5.0 Discussion questions

  1. Is market analysis appropriate for educational services?
  2. This document focuses solely on the Year 1 admission problem. Can the problem be conceptualized properly without looking at other aspects of the educational system such as the Grade 5 scholarship exam, the overall exam-centered nature of Sri Lankan education, etc.?
  3. Has the product been correctly identified?
  4. Is it humanly possible to solve this problem, in light of the inclusion of status goods in the bundle?
  5. School admission is a problem in many societies.
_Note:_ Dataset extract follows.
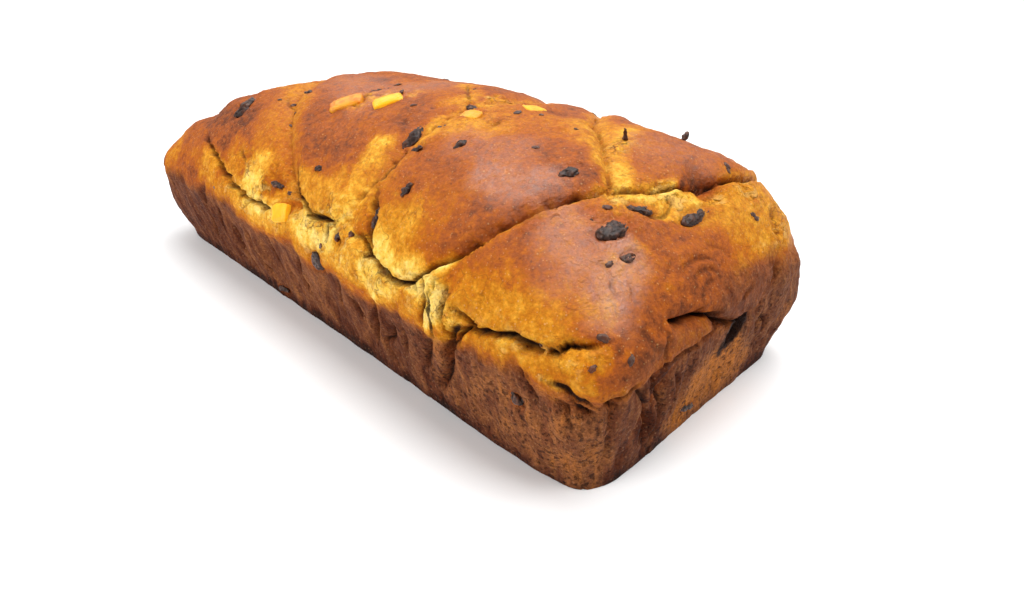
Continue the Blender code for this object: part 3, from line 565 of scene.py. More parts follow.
# browning painted on: face, way in its two coordinates, radius, browning, strength
# 0 is the palest seam and 1 the darkest crust
paint = [
    ("top", [(-72, -18), (-55, -28), (-44, -35)], 9, 0.46, 0.85),
    ("top", [(-100, -42), (-84, -50), (-70, -48)], 10, 0.92, 0.9),
    ("top", [(-96, -57), (-86, -58)], 5, 0.80, 0.9),
    ("front", [(-118, 54), (-102, 48), (-92, 50)], 8, 0.74, 0.9),
    ("top", [(-50, -44), (-42, -50)], 8, 0.50, 0.85),
    ("top", [(-56, -44), (-47, -52), (-34, -54)], 9, 0.62, 0.8),
    ("top", [(-64, -60), (-54, -62)], 5, 0.40, 0.8),
    ("top", [(-42, -61), (-32, -62)], 5, 0.20, 0.9),
    ("top", [(-26, -56), (-20, -60)], 5, 0.60, 0.9),
    ("top", [(-18, -26), (-14, -24)], 6, 0.42, 0.9),
    ("top", [(-12, -26), (-8, -27)], 5, 0.55, 0.7),
    ("top", [(-14, -50), (0, -50), (10, -48)], 9, 0.84, 0.8),
    ("top", [(-12, -59), (6, -60), (14, -58)], 6, 0.34, 0.9),
    ("top", [(22, -42), (28, -40)], 5, 0.22, 0.9),
    ("top", [(34, -46), (38, -42)], 5, 0.62, 0.9),
    ("top", [(25, -53), (34, -57)], 6, 0.34, 0.9),
    ("top", [(42, -27), (50, -25), (58, -20)], 7, 0.36, 0.9),
    ("top", [(30, -13), (36, -10)], 5, 0.50, 0.8),
    ("top", [(56, -34), (66, -34)], 7, 0.74, 0.85),
    ("top", [(45, -6), (47, -7)], 5, 0.30, 0.9),
    ("top", [(17, 11), (30, 0), (38, -9)], 4, 0.38, 0.85),
    ("top", [(60, -12), (76, -2), (90, 2)], 13, 0.50, 0.75),
    ("top", [(50, -61), (62, -58), (70, -58)], 7, 0.36, 0.9),
    ("top", [(72, -60), (76, -52), (84, -50)], 7, 0.68, 0.85),
    # lighter crust under the shine on the middle strand: partly painted highlight
    ("top", [(74, -36), (88, -38), (97, -30), (101, -24)], 9, 0.70, 0.85),
    ("top", [(81, -56), (87, -50), (94, -42), (100, -33), (105, -24)], 4.2, 0.84, 0.9),
    ("top", [(113, -18), (101, -6), (93, 2), (80, 13)], 8, 0.34, 0.95),
    ("top", [(97, 12), (92, 24)], 8, 0.45, 0.8),
    ("top", [(117, -16), (122, -4), (126, 8)], 7, 0.20, 0.95),
    ("top", [(124, -8), (129, 0), (133, 6)], 4, 0.24, 0.9),
    ("top", [(130, 14), (134, 34)], 7, 0.42, 0.85),
    ("top", [(136, 18), (140, 36), (142, 48)], 9, 0.34, 0.85),
    ("top", [(122, 9), (125, 19)], 3.5, 0.98, 0.95),
    ("top", [(100, -2), (98, 4), (94, 18)], 4, 0.30, 0.9),
    ("top", [(113, -12), (108, -8)], 4, 0.2, 0.9),
    ("top", [(100, -24), (105, -21), (108, -17)], 4, 0.92, 0.95),
    ("top", [(116, -34), (121, -30)], 4, 0.70, 0.9),
    ("top", [(26, -47), (29, -45)], 4, 0.3, 0.9),
    ("top", [(109, -15), (111, -16)], 3, 0.35, 0.9),
    ("top", [(119, 20), (123, 24)], 5, 0.84, 0.85),
    ("top", [(-34, -1), (-30, 0)], 4, 0.95, 0.9),
    ("end", [(-55, 44), (-45, 52), (-24, 59), (-8, 62), (2, 63)], 7, 0.70, 0.95),
    ("top", [(100, -61), (118, -62), (130, -58)], 8, 0.44, 0.85),
    ("top", [(112, -42), (120, -46)], 8, 0.68, 0.9),
    ("top", [(122, -50), (131, -49)], 7, 0.70, 0.9),
    # lighter crust under the shine on the near strand: partly painted highlight
    ("top", [(130, -38), (134, -34), (133, -28)], 6, 0.56, 0.95),
    ("top", [(136, -46), (138, -48)], 3.2, 0.44, 0.95),
    ("front", [(84, 56), (86, 49), (86, 40)], 3, 0.10, 0.95),
    ("top", [(98, -59), (103, -55)], 5, 0.74, 0.85),
    ("front", [(-132, 50), (-122, 52)], 6, 0.45, 0.8),
    ("front", [(-86, 54), (-75, 50)], 6, 0.42, 0.9),
    ("front", [(-60, 49), (-48, 47)], 5, 0.30, 0.9),
    ("front", [(-45, 56), (-34, 57)], 5, 0.14, 0.95),
    ("front", [(-4, 52), (12, 51), (24, 51)], 6, 0.08, 0.95),
    ("front", [(0, 40), (8, 40)], 4, 0.40, 0.8),
    ("front", [(30, 49), (42, 47)], 5, 0.34, 0.85),
    ("front", [(50, 51), (66, 50), (80, 53)], 5, 0.04, 0.95),
    ("front", [(44, 38), (58, 42)], 5, 0.40, 0.85),
    ("front", [(-40, 49), (-24, 50), (-16, 50)], 5, 0.06, 0.9),
    ("front", [(-11, 55), (-7, 53)], 3.5, 0.62, 0.9),
    ("front", [(-68, 52), (-62, 52)], 4, 0.54, 0.9),
    ("front", [(-96, 46), (-88, 46)], 4, 0.92, 0.9),
    ("front", [(36, 62), (41, 62)], 4, 0.62, 0.9),
    ("front", [(50, 44), (58, 43)], 4.5, 0.12, 0.9),
    ("front", [(84, 58), (86, 50), (85, 44)], 3.5, 0.06, 0.95),
    ("front", [(86, 39), (93, 43)], 3.5, 0.55, 0.9),
    ("front", [(82, 59), (86, 62)], 3, 0.08, 0.95),
    ("front", [(96, 47), (120, 47), (140, 46)], 6, 0.40, 0.9),
    ("front", [(116, 50), (122, 47)], 4, 0.24, 0.9),
    ("front", [(136, 51), (137, 46)], 2.5, 0.12, 0.95),
    ("front", [(129, 43), (134, 42.5), (138, 40)], 2.0, 0.12, 0.95),
    ("front", [(128, 47), (137, 46)], 5, 0.58, 0.85),
    ("front", [(-19, 47), (-12, 45)], 4, 0.36, 0.9),
    ("front", [(72, 46), (78, 44)], 4, 0.5, 0.85),
    ("front", [(34, 40), (42, 38)], 4, 0.62, 0.85),
    ("front", [(50, 56), (62, 53), (74, 56)], 6, 0.14, 0.95),
    ("front", [(22, 62), (30, 63)], 6, 0.24, 0.9),
    ("front", [(96, 58), (118, 58)], 5, 0.40, 0.8),
    ("end", [(-2, 47), (12, 45), (25, 48)], 9, 0.92, 0.9),
    ("end", [(-46, 46), (-22, 47)], 6, 0.80, 0.85),
    ("end", [(-26, 46), (-14, 44)], 4, 0.66, 0.9),
    ("end", [(-31, 58), (-20, 60), (-2, 60)], 7, 0.78, 0.85),
    ("end", [(-50, 58), (-48, 60)], 3, 0.46, 0.9),
    ("end", [(-52, 52), (-44, 55)], 5, 0.80, 0.95),
    ("end", [(-30, 52), (-16, 54), (-4, 54)], 6, 0.88, 0.9),
    ("end", [(-53, 45), (-50, 44), (-40, 49)], 5, 0.94, 0.9),
    ("end", [(-62, 49), (-58, 51)], 4, 0.42, 0.9),
    ("end", [(18, 57), (28, 54)], 5, 0.55, 0.85),
    ("end", [(30, 60), (44, 57), (54, 50)], 9, 0.38, 0.9),
]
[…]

Is the claim that it has reached crisis proportions in Sri Lanka correct?
  6. Is the solution of increasing the supply of potentially popular schools feasible?
  7. Can the solution be implemented in parts (i.e., PPPs without vouchers)?
  8. Will the shift to a property-tax based system of funding the current popular schools create more problems than it will solve?
  9. If a property-tax scheme of funding is not introduced, should the 2-mile rule be abolished?
  10. Should the current system of giving admission preferences to all sorts of opaque categories, especially the category of past pupil’s children, be abolished and replaced by a computer-based transparent system?
  11. Should all government-run popular schools get out of primary education, reserving all class spaces, including those freed up by the closure of elementary schools, to those who pass the 5th grade scholarship exam?
  12. Is there a justification for reintroducing C.W.W. Kannangara’s central school concept (excellence in education and extra-curricular activities; residential; merit based admission; co-educational) in modern form, possibly named Kannangara Academies?
  13. Are there any variations of these solutions that can be implemented other than by government?
  14. How does the constitutional status of education (divided between the central and provincial governments) affect a solution?